La propuesta de Plan de Trabajo, finalmente aceptada por la Cumbre, tiene estos mismos vicios y algunos más, comenzando por la generalidad. En ella se desarrollan 14 proyectos con la intención de obtener 14 resultados concretos. Esto implica no plantearse metas inalcanzables, pero al mismo tiempo la falta de ambición condenará a muchas de ellas a la intrascendencia. Ni siquiera se menciona una palabra sobre la posible financiación de los proyectos. El Plan no se ocupa de los problemas esenciales que pasan por sacar a la CELAC de la parálisis en la que estuvo inmersa en los dos últimos años. Los conflictos internos y las divisiones no existen. Se trata de hacer borrón y cuenta nueva como si nada hubiera ocurrido en la región.

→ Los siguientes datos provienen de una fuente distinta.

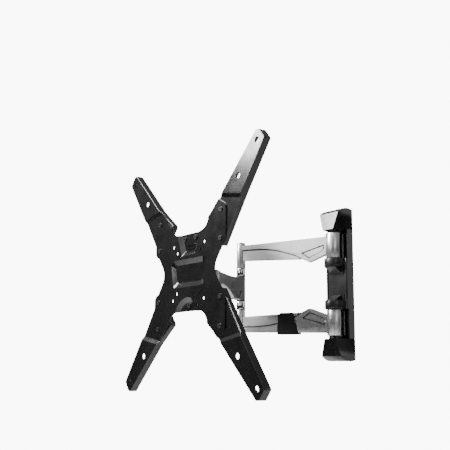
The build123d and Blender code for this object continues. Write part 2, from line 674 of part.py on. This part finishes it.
def leg():
    """The upper right leg: a pressed tray, stepped so that its foot lies behind the centre plate."""
    body = leg_block(0) & ahead(leg_outline(0), HEAD_TO_TV + 1, 0)
    back_line = HEAD[1] - HEAD_TO_TV + LEG_DEPTH
    fronts = [edge for edge in body.edges() if edge.bounding_box().max.Y < back_line - 1]
    body = fillet([edge for edge in fronts if not inside_step(edge)], LEG_BEND)
    body -= leg_block(LEG_SHEET) & ahead(leg_outline(LEG_SHEET), HEAD_TO_TV + 1, -10)
    for half in (VESA_MIDDLE, VESA_OUTER):
        body -= ahead_disc(half, half, LEG_HOLE_R, HEAD_TO_TV + 1, 40)
    for x, z in LEG_SCREWS:
        body -= ahead_disc(x, z, SCREW_R, HEAD_TO_TV + 1, 30)
    return body


def legs():
    """All four legs, by name, mirrored about the television plate's centre."""
    across_plane = Plane(origin=(HEAD[0], 0, 0), x_dir=(0, 1, 0), z_dir=(1, 0, 0))
    level_plane = Plane(origin=(0, 0, TV_RISE), x_dir=(1, 0, 0), z_dir=(0, 0, 1))
    upper_right = leg()
    upper_left = mirror(upper_right, about=across_plane)
    return {
        "leg_upper_right": upper_right,
        "leg_upper_left": upper_left,
        "leg_lower_right": mirror(upper_right, about=level_plane),
        "leg_lower_left": mirror(upper_left, about=level_plane),
    }


# ---------------------------------------------------------------- all the nodes
def build():
    """Every node by name."""
    cap = wall_cap()
    pin = wall_pin()
    washer = wall_pin_washer()
    upper_arm = in_arm(arm())
    barrel_sleeve = sleeve()
    end_cap = elbow_end_cap()
    ring = elbow_ring()
    nodes = {
        "wall_plate": wall_plate(),
        "wall_cap_upper": cap,
        "wall_cap_lower": flipped(cap),
        "wall_pin_upper": pin,
        "wall_pin_lower": flipped(pin),
        "wall_pin_washers": group([washer, flipped(washer)]),
        "upper_arm": upper_arm,
        "lower_arm": flipped(upper_arm),
        "sleeve_upper": barrel_sleeve,
        "sleeve_lower": flipped(barrel_sleeve),
        "wall_bushes": wall_bushes(),
        "cable_clip": cable_clip(),
        "elbow_pin": elbow_pin(),
        "elbow_end_cap_upper": end_cap,
        "elbow_end_cap_lower": flipped(end_cap),
        "elbow_ring_upper": ring,
        "elbow_ring_lower": flipped(ring),
        "elbow_washers": elbow_washers(),
        "forearm": forearm(),
        "elbow_bushes": elbow_bushes(),
        "head_knuckle": head_knuckle(),
        "head_bushes": head_bushes(),
        "head_pin": head_pin(),
        "head_nut": head_nut(),
        "head_washer": head_washer(),
        "tilt_bracket": tilt_bracket(),
        "tilt_bolt": tilt_bolt(),
        "tilt_washers": tilt_washers(),
        "tilt_knob": tilt_knob(),
        "centre_plate": centre_plate(),
        "leg_screws": leg_screws(),
        "leg_nuts": leg_nuts(),
        "level_stud": level_stud(),
        "level_screws": level_screws(),
        "level_nuts": level_nuts(),
    }
    nodes.update(legs())
    return nodes


if __name__ == "__main__":
    os.makedirs("parts", exist_ok=True)
    for name, solid in build().items():
        export_step(solid, f"parts/{name}.step")
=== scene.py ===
"""Looks for the full motion television wall mount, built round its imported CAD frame.

Every Blender object is in metres in the row's frame: the wall is the plane Y = 0, the mount
stands out towards -Y, +X is to the right of someone who faces the wall, and +Z is up.
"""
import json
import math

import bpy
from mathutils import Matrix, Vector

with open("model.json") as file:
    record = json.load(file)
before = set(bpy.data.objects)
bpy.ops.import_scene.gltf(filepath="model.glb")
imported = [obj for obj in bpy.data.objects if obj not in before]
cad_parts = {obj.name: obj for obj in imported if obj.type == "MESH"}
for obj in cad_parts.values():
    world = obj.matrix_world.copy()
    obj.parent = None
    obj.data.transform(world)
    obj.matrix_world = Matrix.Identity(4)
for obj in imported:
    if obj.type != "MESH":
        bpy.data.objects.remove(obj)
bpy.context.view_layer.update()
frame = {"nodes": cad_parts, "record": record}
nodes = frame["nodes"]

# ---------------------------------------------------------------- camera
CAMERA_PLACE = Vector((1.0376, -1.0517, -0.1521))
CAMERA_AZIMUTH = math.radians(53.87)     # to the right of the straight view of the wall
CAMERA_PITCH = math.radians(10.55)       # it looks up by this
CAMERA_ROLL = math.radians(0.46)
CAMERA_LENS = 58.52                      # on a sensor 36 mm wide

# ---------------------------------------------------------------- edges, and painted shade in grooves
WELD = 0.000005                          # vertices closer than this are one
EDGE_WIDTH = 0.0005
EDGE_WIDTHS = {"centre_plate": 0.0008, "cable_clip": 0.0009, "wall_plate": 0.0010,
               "wall_cap_upper": 0.0010, "wall_cap_lower": 0.0010}
EDGE_ANGLE = math.radians(32)            # only corners sharper than this are softened
# painted shade: the metal's colour is darkened in grooves and corners by ambient occlusion
PAINTED_SHADE_REACH = 0.004                     # metal darkens where another face is as near as this
PAINTED_SHADE_LEVEL = 0.12                      # and keeps at least this much of its colour

# ---------------------------------------------------------------- studio
FLOOR_Z = -0.75
FLOOR_RADIUS = 2.4
FLOOR_CORNERS = 96
BACKGROUND = 12.0                        # strength of the white that the camera sees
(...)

Y si bien el Plan tiene teóricamente una amplia perspectiva, básicamente todo gira en torno a lo público, con escasas alusiones al sector y la iniciativa privada. Tampoco se mencionan ni la revolución tecnológica ni los problemas de ciberseguridad, el futuro del mundo del trabajo o la relación entre redes sociales y democracia. Desde una perspectiva internacional América Latina parece que quiere seguir viviendo alejada del mundo y no se plantea analizar como el enfrentamiento entre China y EEUU la puede afectar en un plazo no muy lejano. Resulta al menos llamativo que únicamente aluda a una Cumbre con China y a la UE ni siquiera se la mencione.
Desde la perspectiva latinoamericana, y también desde la europea, sería importante contar con una CELAC reforzada, eficaz y en pleno funcionamiento. Pero los pasos dados por México y su principal aliado hasta ahora son claramente insuficientes para alcanzar estos objetivos. La meta de la integración regional se mantiene incólume, sin haberse hecho una lectura crítica de lo ocurrido en los últimos 15 años y de por qué unos y otros han conducido a América Latina a su actual encrucijada.